Lo importante del modelo triangular de Galtung es que facilita la comprensión de los flujos causales que se establecen entre los tres tipos de violencia. Estos flujos circulan en todas las direcciones, ya que la violencia se origina en cualquiera de los vértices, pero el principal es el que va de la violencia cultural a la violencia directa, pasando por la estructural.

Cuando se aplica este análisis conceptual a la violencia de género se comprueba que la desvalorización simbólica de la mujer (violencia cultural) la abocó, históricamente, a un estatus de subordinación y exclusión institucional (violencia estructural), y esta marginación y carencia de poder favoreció su conversión en objeto de abuso físico (violencia directa)[5]. Es indiscutible y evidente la existencia de una violencia directa contra las mujeres y de una violencia cultural, la cual es simbólica y permanente en el tiempo.

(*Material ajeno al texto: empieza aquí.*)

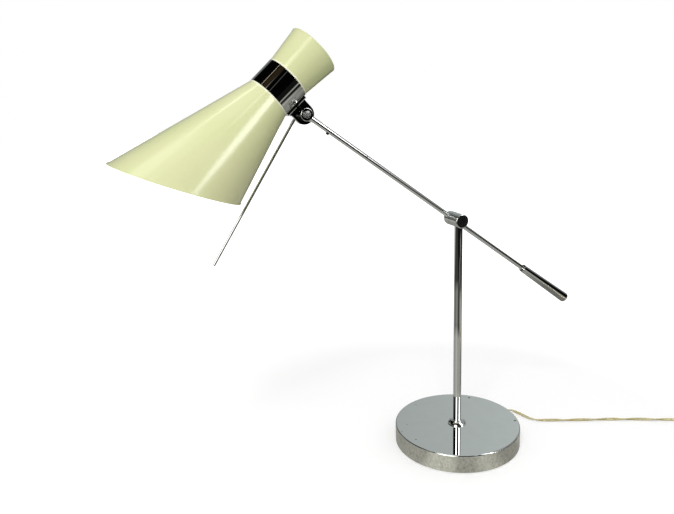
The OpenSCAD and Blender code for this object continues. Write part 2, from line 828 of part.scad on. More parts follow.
// Outline of the inline switch, long side along Y
module switch_outline() {
  w = switch_w / 2;
  l = switch_len / 2;
  polygon([
    [-w, -l * 0.45], [-w, l * 0.45], [-w * 0.45, l * 0.9], [-w * 0.4, l],
    [w * 0.4, l], [w * 0.45, l * 0.9], [w, l * 0.45], [w, -l * 0.45],
    [w * 0.45, -l * 0.9], [w * 0.4, -l], [-w * 0.4, -l], [-w * 0.45, -l * 0.9]
  ]);
}

module at_switch() {
  translate([switch_x, switch_y - switch_len / 2, 0]) children();
}

module switch_lower() {
  color([0.92, 0.9, 0.82]) at_switch() difference() {
    linear_extrude(height = axis_z) switch_outline();
    translate([-8, -14, 2]) cube([16, 28, switch_h]);
  }
}

module switch_upper() {
  color([0.92, 0.9, 0.82]) at_switch() difference() {
    translate([0, 0, axis_z]) linear_extrude(height = switch_h - axis_z) switch_outline();
    translate([-rocker_w / 2 - 0.2, -rocker_slot / 2, -1])
      cube([rocker_w + 0.4, rocker_slot, switch_h + 2]);
    translate([-7.2, 0, rocker_z]) rotate([0, 90, 0]) cylinder(r = 1 + run, h = 14.4, $fn = 32);
  }
}

module switch_rocker() {
  color([0.95, 0.93, 0.86]) at_switch() translate([0, 0, rocker_z]) rotate([rocker_tilt, 0, 0]) {
    translate([-rocker_w / 2, 0, 0]) rotate([90, 0, 90]) linear_extrude(height = rocker_w)
      polygon([[-7.6, -1.4], [7.6, -1.4], [7.4, 5.8], [3.7, 4.4], [0, 4], [-3.7, 4.4], [-7.4, 5.8]]);
    translate([-7, 0, 0]) rotate([0, 90, 0]) cylinder(r = 1, h = 14, $fn = 32);
  }
}

// Flat two-pin plug, cord side at -Y
module plug_body() {
  w = 17;
  color([0.92, 0.9, 0.82]) translate([plug_x, plug_y, 0]) difference() {
    union() {
      translate([0, 0, 0]) linear_extrude(height = switch_h) polygon([
        [-5, 6], [5, 6], [w - 3, 20], [w, 26], [w, plug_len], [-w, plug_len], [-w, 26], [3 - w, 20]
      ]);
      translate([0, 0, axis_z]) rotate([-90, 0, 0]) cylinder(d1 = cord_d + 2, d2 = 9, h = 7);
    }
    for (s = [-1, 1]) translate([s * pin_gap / 2, plug_len - 8, axis_z]) rotate([-90, 0, 0])
      cylinder(d = 4 + 2 * fit, h = 20);
  }
}

module plug_pins() {
  color([0.8, 0.72, 0.4]) for (s = [-1, 1])
    translate([plug_x + s * pin_gap / 2, plug_y + plug_len - 8, axis_z]) rotate([-90, 0, 0]) {
      cylinder(d = 4, h = 8 + pin_len - 1);
      translate([0, 0, 7 + pin_len]) cylinder(d1 = 4, d2 = 2.4, h = 1);
    }
}

base_shell();
base_ballast();
base_felt();
post_nut();
post_collar();
post();
pivot_front();
pivot_disc();
pivot_washer();
pivot_spindle();
pivot_rear();
arm_tube();
arm_wire();
arm_screw();
counterweight();
knuckle_drum();
knuckle_screw();
knuckle_spacer();
knuckle_nut();
shade_bracket();
bracket_screws();
handle_rod();
waist_band();
lower_shade();
cap_shade();
holder_strap();
lamp_holder();
holder_nut();
holder_wire();
bulb_cap();
bulb_globe();
cord_gland();
lead_wire();
cord_lead();
cord_coil();
switch_lower();
switch_upper();
switch_rocker();
plug_body();
plug_pins();
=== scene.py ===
"""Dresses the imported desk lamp: camera, cord, finishes and studio.

Lengths are in metres and the frame is the CAD's: +Z up, post on the Z axis, shade towards -X.
"""

import math

import bpy
from mathutils import Matrix, Vector


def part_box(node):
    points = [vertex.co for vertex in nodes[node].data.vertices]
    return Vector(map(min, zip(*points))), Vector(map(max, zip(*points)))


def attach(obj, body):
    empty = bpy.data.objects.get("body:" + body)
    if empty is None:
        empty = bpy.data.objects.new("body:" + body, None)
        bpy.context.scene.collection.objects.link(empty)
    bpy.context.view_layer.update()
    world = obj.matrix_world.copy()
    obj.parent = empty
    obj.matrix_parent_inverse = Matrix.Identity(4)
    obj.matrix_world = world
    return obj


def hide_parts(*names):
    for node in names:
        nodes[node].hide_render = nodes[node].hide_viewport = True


MM = 0.001
WHITE = (1, 1, 1, 1)

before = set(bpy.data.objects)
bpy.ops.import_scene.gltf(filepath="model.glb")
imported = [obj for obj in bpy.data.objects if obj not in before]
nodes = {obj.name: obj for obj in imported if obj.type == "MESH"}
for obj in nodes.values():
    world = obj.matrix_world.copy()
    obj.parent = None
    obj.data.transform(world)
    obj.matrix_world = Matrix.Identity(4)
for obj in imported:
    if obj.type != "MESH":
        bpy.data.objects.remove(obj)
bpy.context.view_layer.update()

# Camera: place and angles fitted to the photographed outlines
EYE = Vector((-420.89, -672.85, 466.74)) * MM
YAW = math.radians(21.296)
PITCH = math.radians(15.222)
ROLL = math.radians(-2.386)
SENSOR_WIDTH = 36.0
LENS = 35.457


def make_camera():
    forward = Vector(
        (math.sin(YAW) * math.cos(PITCH), math.cos(YAW) * math.cos(PITCH), -math.sin(PITCH))
    )
    level = Vector((math.cos(YAW), -math.sin(YAW), 0.0))
    above = level.cross(forward)
    right = math.cos(ROLL) * level + math.sin(ROLL) * above
    up = right.cross(forward)
    data = bpy.data.cameras.new("camera")
    data.sensor_width = SENSOR_WIDTH
    data.lens = LENS
    camera = bpy.data.objects.new("camera", data)
    turn = Matrix((right, up, -forward)).transposed()
    camera.matrix_world = Matrix.Translation(EYE) @ turn.to_4x4()
    bpy.context.scene.collection.objects.link(camera)
    bpy.context.scene.camera = camera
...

Por ello, hablar de violencia de género trasciende los actos evidentes de violencia directa (física, psicológica, sexual, económica o social), para abarcar también los más complejos de violencia estructural y cultural. Las estructuras patriarcales, como la ideología machista, son en sí mismas formas de violencia basadas en el género, a la vez que fundamentan, explican y justifican las distintas manifestaciones de violencia directa.

 


[1] Millet, Kate: “Política sexual” , Ediciones Cátedra. Universidad de Valencia. España, p.: 58, 1997.

[2] Rubin, Gayle: “El tráfico de mujeres: notas sobre la economía política del sexo”. En Nueva Antropología Vol. VII, 30, México D.F., p. 14, 1986.

[3] Galtung, Johan:“Paz por medios pacíficos. Paz y conflicto, desarrollo y civilización” (Trad. Teresa Toda), Bilbao, Bakeaz, 2003.

[4] Jiménez-Bautista, Francisco: “Conocer para comprender la violencia: origen, causas y realidad”. En Convergencia, Revista de Ciencias Sociales, núm. 58, 2012, Universidad Autónoma del Estado de México (UAEM), núm. 58, enero-abril 2012, pp. 13-52. ISSN 1405-1435.

[5] Mañas Viejo, Carmen: “Violencia estructural y directa: Mujeres y visibilidad”. En FEMINISMO/S Revista del Centro de Estudios sobre la Mujer de la Universidad de Alicante. Número 6, diciembre de 2005. ISSN: 1696-8166.